Cross-Device Session Fixation and how the DC API solves it

In the context of digitial credential ecosystems and specifically the EU Digitial Identity (EUDI) Wallet, there have been discussions recently whether to adopt the W3C Digital Credentials API (DC API) or not. While the API promises various improvements (e.g., wallet selection) and brings drawbacks in other areas, it is important to understand a specific type of security issue that can only be solved by an integration with the browser and operating system as provided by the DC API. In this post, I’ll describe the problem and discuss potential mitigations.

The Problem: Session Fixation

It is clear that a user of an EUDI Wallet must always know the identity of the Verifier they are interacting with. This is often referred to as “RP/Verifier Authentication” or similar. However, as shown in the following, this is not sufficient for a secure interaction.

For many interactions, it is additionally crucial that the user knows in what (session) context they are presenting a credential.

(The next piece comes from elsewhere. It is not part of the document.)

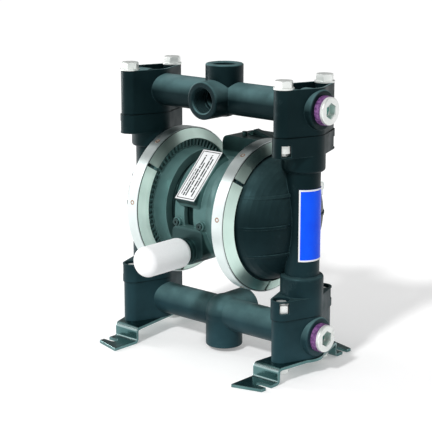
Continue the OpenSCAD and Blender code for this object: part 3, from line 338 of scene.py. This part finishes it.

These are two separate properties, as illustrated in the following attack:

  1. An attacker has set up a phishing website e-gov.example, mimicking the real egov.example website, an online e-government portal providing various services.
  2. As soon as a user comes to the attacker’s website e-gov.example and tries to log in, the attacker does the following:
    1. The attacker opens the “real” website egov.example on the attacker’s own device.
    2. The attacker clicks on the “login with EUDI Wallet” button and is provided with either a link that takes them directly into a Wallet app on the same device or a QR code that they can scan with a second device.
    3. Instead of following the link/QR code, the attacker extracts the link or QR code and replays it on the phishing website e-gov.example.
  3. The user will now follow the link or scan the QR code and their Wallet will open.
  4. The user will be prompted by their Wallet app to present, for example, a PID credential for identification. The wallet will show them that the request originates from and is signed by the “Official E-Government Portal” and is for the purpose of “Log in to the portal”. This aligns with the user’s expectations, so they click “proceed”.
  5. The Wallet app will send the credential presentation to the real website egov.example using properly authenticated and encrypted channels.
  6. Since the credential request was created on the attacker’s device (Step 2.2 above), the presentation will be bound to that same session. The attacker’s session with egov.example will therefore be logged in under the user’s identity.

There are various names for this kind of attacks, including Session Fixation, which describes the problem quite well: While the request is authentic, the attacker forwarded it to the victim, who doesn’t know in what session context the login is happening.

What exactly is the problem? In Steps 2.1 and 2.2, the attacker started a web session with the real website egov.example. Within this session, the egov.example Verifier created the presentation request, which contains a unique value (usually a nonce) bound to the web session in the browser. When the presentation arrives back at the Verifier in Step 6, the Verifier sees the same nonce (it is usually signed over by the Wallet in the presentation). Unless any of the mitigations below are applied, the Verifier will look up the nonce, find that it was tied to the web session started in Steps 2.1/2.2, and will assume that the user from this session presented the credential.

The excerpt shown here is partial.